::: Collected data :::

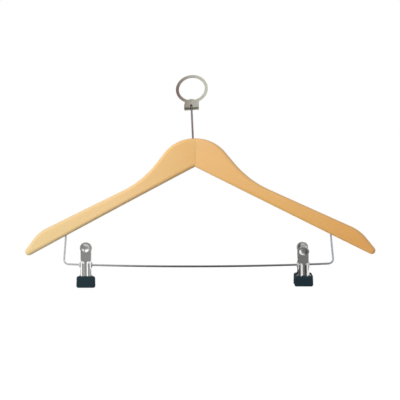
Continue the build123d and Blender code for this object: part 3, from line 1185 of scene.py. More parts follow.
class Finishes:
    """Every finish of the hanger, built once."""

    def __init__(self, groups: SurfaceGroups) -> None:
        """Builds the materials.

        Args:
            groups: The shared shader groups.
        """
        # Tints along each arm, multiplied into the grain: painted light, paler and bluer where the varnish's sheen is
        # painted, warmer and darker elsewhere.
        left = ToneAndPaintedLight((0.86, 0.98, 1.13), (0.96, 1.01, 1.18), (0.95, 0.885, 0.785), middle=-150.0, half_length=115.0)
        right = ToneAndPaintedLight((1.03, 1.12, 1.48), (1.0, 1.03, 1.09), (0.98, 0.9, 0.77), middle=156.0, half_length=113.0)
        # The ring's ramp is painted shade and light: dark and brownish on its left, pale and greenish on its right.
        ring = ToneAndPaintedLight((0.20, 0.135, 0.115), (0.46, 0.44, 0.38), (0.60, 0.61, 0.50), (0.98, 0.0, 0.17), 0.0, 20.0)
        # The bar's ramp is painted reflection: pale at its left end, dark along its run, with a painted pale bluish
        # highlight on its right leg.
        bar = PaintedLegHighlightTone((0.65,) * 3, (0.18,) * 3, (0.23, 0.23, 0.25), middle=4.5, half_length=168.0, ease=1.5)
        # The pin's ramp is a painted highlight: lighter and greyer towards the top, redder low down by the wood.
        pin = ToneAndPaintedLight((0.26, 0.19, 0.18), (0.26, 0.2, 0.195), (0.27, 0.25, 0.25), (0.0, 0.0, 1.0), -50.0, 24.0)
        sheet, tube, wire = ToneAndPaintedLight.even(0.75, 0.75, 0.74), ToneAndPaintedLight.even(0.75, 0.75, 0.75), ToneAndPaintedLight.even(0.26, 0.26, 0.26)
        # The arms' base colours differ partly as two pieces of beech and partly as painted light: the left arm is
        # paler and less red, standing for its varnish's sheen.
        beech_left = WoodFinish("varnished_beech_left", 25.9, (0.76, 0.49, 0.195), (0.65, 0.37, 0.125), left)
        beech_right = WoodFinish("varnished_beech_right", -25.9, (0.79, 0.43, 0.125), (0.67, 0.33, 0.085), right)
        self.wood = {Side.LEFT: beech_left.material(groups), Side.RIGHT: beech_right.material(groups)}
        self.ring = PlatedFinish("satin_nickel_ring", ring, 0.28).material(groups)
        self.pin = PlatedFinish("bright_nickel_pin", pin, 0.25).material(groups)
        self.bar = PlatedFinish("drawn_bar_wire", bar, 0.26).material(groups)
        self.clip = PlatedFinish("nickel_clip_sheet", sheet, 0.14).material(groups)
        self.tube = PlatedFinish("rolled_rivet_tube", tube, 0.26).material(groups)
        self.spring = PlatedFinish("spring_wire", wire, 0.3).material(groups)
        self.rubber = RubberFinish("blue_black_rubber").material(groups)


# Sub-assemblies
@dataclass
class Assembly:
    """Part of the hanger, made with the shared geometry trees and finishes."""

    trees: ShapeTrees
    finishes: Finishes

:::

To do
Write out every line exactly as it stands.

The reply
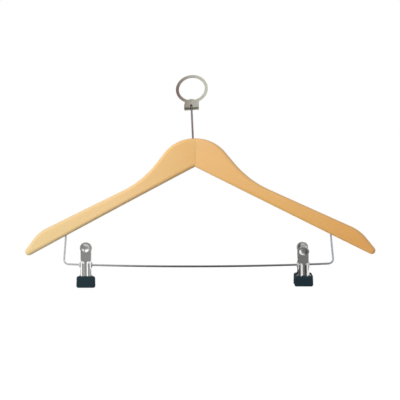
Continue the build123d and Blender code for this object: part 3, from line 1185 of scene.py. More parts follow.
class Finishes:
    """Every finish of the hanger, built once."""

    def __init__(self, groups: SurfaceGroups) -> None:
        """Builds the materials.

        Args:
            groups: The shared shader groups.
        """
        # Tints along each arm, multiplied into the grain: painted light, paler and bluer where the varnish's sheen is
        # painted, warmer and darker elsewhere.
        left = ToneAndPaintedLight((0.86, 0.98, 1.13), (0.96, 1.01, 1.18), (0.95, 0.885, 0.785), middle=-150.0, half_length=115.0)
        right = ToneAndPaintedLight((1.03, 1.12, 1.48), (1.0, 1.03, 1.09), (0.98, 0.9, 0.77), middle=156.0, half_length=113.0)
        # The ring's ramp is painted shade and light: dark and brownish on its left, pale and greenish on its right.
        ring = ToneAndPaintedLight((0.20, 0.135, 0.115), (0.46, 0.44, 0.38), (0.60, 0.61, 0.50), (0.98, 0.0, 0.17), 0.0, 20.0)
        # The bar's ramp is painted reflection: pale at its left end, dark along its run, with a painted pale bluish
        # highlight on its right leg.
        bar = PaintedLegHighlightTone((0.65,) * 3, (0.18,) * 3, (0.23, 0.23, 0.25), middle=4.5, half_length=168.0, ease=1.5)
        # The pin's ramp is a painted highlight: lighter and greyer towards the top, redder low down by the wood.
        pin = ToneAndPaintedLight((0.26, 0.19, 0.18), (0.26, 0.2, 0.195), (0.27, 0.25, 0.25), (0.0, 0.0, 1.0), -50.0, 24.0)
        sheet, tube, wire = ToneAndPaintedLight.even(0.75, 0.75, 0.74), ToneAndPaintedLight.even(0.75, 0.75, 0.75), ToneAndPaintedLight.even(0.26, 0.26, 0.26)
        # The arms' base colours differ partly as two pieces of beech and partly as painted light: the left arm is
        # paler and less red, standing for its varnish's sheen.
        beech_left = WoodFinish("varnished_beech_left", 25.9, (0.76, 0.49, 0.195), (0.65, 0.37, 0.125), left)
        beech_right = WoodFinish("varnished_beech_right", -25.9, (0.79, 0.43, 0.125), (0.67, 0.33, 0.085), right)
        self.wood = {Side.LEFT: beech_left.material(groups), Side.RIGHT: beech_right.material(groups)}
        self.ring = PlatedFinish("satin_nickel_ring", ring, 0.28).material(groups)
        self.pin = PlatedFinish("bright_nickel_pin", pin, 0.25).material(groups)
        self.bar = PlatedFinish("drawn_bar_wire", bar, 0.26).material(groups)
        self.clip = PlatedFinish("nickel_clip_sheet", sheet, 0.14).material(groups)
        self.tube = PlatedFinish("rolled_rivet_tube", tube, 0.26).material(groups)
        self.spring = PlatedFinish("spring_wire", wire, 0.3).material(groups)
        self.rubber = RubberFinish("blue_black_rubber").material(groups)


# Sub-assemblies
@dataclass
class Assembly:
    """Part of the hanger, made with the shared geometry trees and finishes."""

    trees: ShapeTrees
    finishes: Finishes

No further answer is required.